_What is expected_. Single out the lines of the material that contain "materials" and copy them.

_Records for this task_.
====

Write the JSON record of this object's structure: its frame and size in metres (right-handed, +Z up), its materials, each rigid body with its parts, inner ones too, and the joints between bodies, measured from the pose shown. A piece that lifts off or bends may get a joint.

====

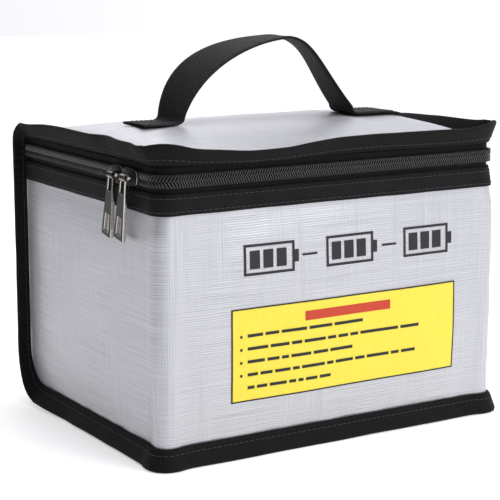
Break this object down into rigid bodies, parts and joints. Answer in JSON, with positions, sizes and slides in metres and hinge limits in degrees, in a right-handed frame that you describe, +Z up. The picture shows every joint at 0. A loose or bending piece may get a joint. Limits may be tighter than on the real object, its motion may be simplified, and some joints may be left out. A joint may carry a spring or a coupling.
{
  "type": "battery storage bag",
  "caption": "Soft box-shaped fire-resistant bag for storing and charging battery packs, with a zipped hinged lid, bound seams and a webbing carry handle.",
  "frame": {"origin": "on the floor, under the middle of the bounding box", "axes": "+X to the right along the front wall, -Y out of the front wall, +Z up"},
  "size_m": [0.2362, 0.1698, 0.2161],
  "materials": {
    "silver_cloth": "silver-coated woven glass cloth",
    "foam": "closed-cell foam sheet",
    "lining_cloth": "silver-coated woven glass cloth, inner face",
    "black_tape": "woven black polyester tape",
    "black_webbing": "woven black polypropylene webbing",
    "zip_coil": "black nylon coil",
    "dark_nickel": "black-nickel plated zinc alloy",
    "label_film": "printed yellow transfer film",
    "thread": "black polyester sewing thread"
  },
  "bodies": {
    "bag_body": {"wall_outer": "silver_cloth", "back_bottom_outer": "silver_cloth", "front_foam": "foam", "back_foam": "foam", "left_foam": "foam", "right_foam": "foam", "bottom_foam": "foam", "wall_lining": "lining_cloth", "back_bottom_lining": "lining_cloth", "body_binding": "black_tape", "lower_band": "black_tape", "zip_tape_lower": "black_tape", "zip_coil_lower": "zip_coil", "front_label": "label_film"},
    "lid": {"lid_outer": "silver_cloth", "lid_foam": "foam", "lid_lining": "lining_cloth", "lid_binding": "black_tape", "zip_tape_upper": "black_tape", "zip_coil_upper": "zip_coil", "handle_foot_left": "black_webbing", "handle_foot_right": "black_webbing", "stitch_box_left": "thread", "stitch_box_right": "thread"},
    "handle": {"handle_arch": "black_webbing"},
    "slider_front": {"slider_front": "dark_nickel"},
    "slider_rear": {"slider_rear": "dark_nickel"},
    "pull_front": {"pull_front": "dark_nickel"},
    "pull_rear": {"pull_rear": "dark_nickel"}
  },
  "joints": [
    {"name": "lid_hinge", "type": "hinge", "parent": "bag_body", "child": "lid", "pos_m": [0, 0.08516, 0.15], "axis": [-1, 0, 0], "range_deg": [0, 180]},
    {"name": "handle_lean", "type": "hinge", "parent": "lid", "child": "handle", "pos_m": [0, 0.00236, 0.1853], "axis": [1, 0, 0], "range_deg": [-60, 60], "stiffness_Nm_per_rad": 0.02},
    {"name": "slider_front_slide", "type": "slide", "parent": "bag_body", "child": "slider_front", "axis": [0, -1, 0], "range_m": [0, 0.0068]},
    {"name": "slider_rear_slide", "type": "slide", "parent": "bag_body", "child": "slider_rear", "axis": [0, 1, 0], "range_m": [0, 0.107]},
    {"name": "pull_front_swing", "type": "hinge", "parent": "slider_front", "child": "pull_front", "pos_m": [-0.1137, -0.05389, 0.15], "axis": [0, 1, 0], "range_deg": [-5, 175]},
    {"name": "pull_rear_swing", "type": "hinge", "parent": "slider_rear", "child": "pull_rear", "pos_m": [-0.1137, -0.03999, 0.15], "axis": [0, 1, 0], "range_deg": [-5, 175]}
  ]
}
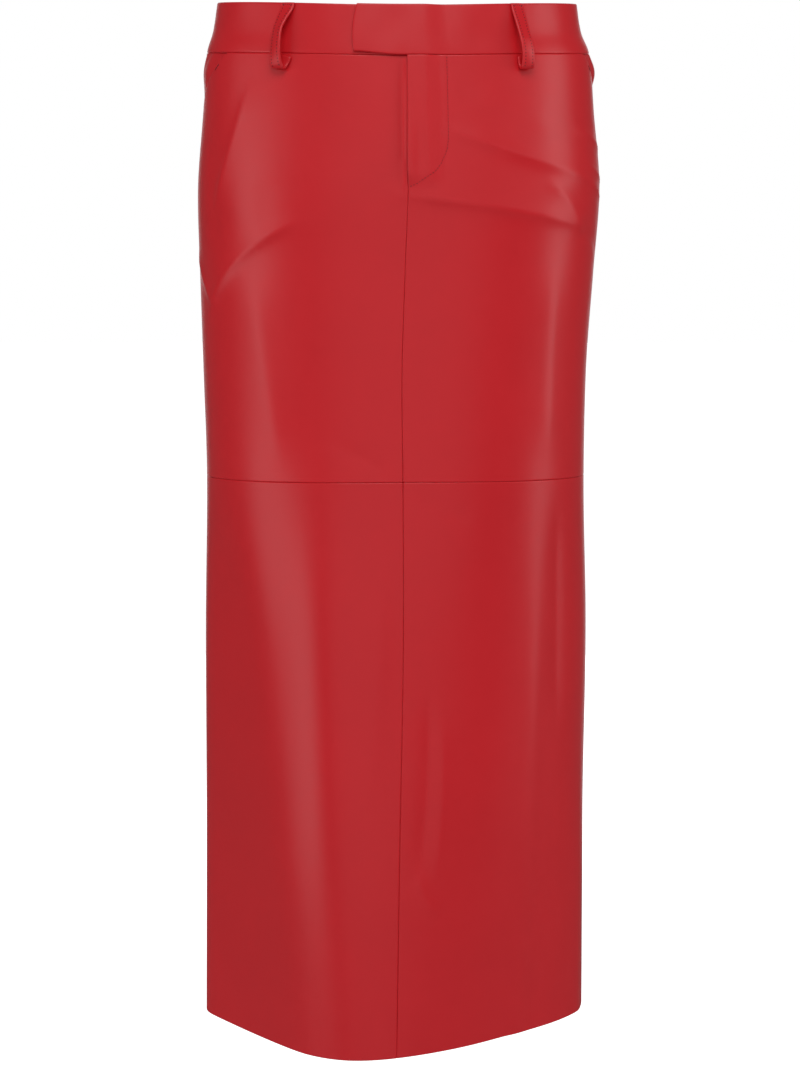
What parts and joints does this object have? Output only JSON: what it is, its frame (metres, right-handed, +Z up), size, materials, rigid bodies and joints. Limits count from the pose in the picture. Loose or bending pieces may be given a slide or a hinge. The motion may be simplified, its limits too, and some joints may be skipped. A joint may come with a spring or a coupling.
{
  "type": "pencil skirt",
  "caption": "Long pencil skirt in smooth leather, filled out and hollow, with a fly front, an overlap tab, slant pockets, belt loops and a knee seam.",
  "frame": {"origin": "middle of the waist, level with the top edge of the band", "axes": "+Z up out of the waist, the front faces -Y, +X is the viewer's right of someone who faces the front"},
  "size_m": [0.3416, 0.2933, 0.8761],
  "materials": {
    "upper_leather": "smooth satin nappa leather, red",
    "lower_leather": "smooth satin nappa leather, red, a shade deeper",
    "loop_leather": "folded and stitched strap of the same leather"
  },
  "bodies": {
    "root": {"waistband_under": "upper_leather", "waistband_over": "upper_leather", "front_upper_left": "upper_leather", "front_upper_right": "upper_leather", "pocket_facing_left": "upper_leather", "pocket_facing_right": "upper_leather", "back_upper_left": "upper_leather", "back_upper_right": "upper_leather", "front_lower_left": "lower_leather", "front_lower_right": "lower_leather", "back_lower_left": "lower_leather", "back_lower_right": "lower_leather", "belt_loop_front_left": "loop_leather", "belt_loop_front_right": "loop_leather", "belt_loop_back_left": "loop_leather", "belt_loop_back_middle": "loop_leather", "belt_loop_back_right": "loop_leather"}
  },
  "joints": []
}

====

_Solution_.
Write the JSON record of this object's structure: its frame and size in metres (right-handed, +Z up), its materials, each rigid body with its parts, inner ones too, and the joints between bodies, measured from the pose shown. A piece that lifts off or bends may get a joint.
  "materials": {
What parts and joints does this object have? Output only JSON: what it is, its frame (metres, right-handed, +Z up), size, materials, rigid bodies and joints. Limits count from the pose in the picture. Loose or bending pieces may be given a slide or a hinge. The motion may be simplified, its limits too, and some joints may be skipped. A joint may come with a spring or a coupling.
  "materials": {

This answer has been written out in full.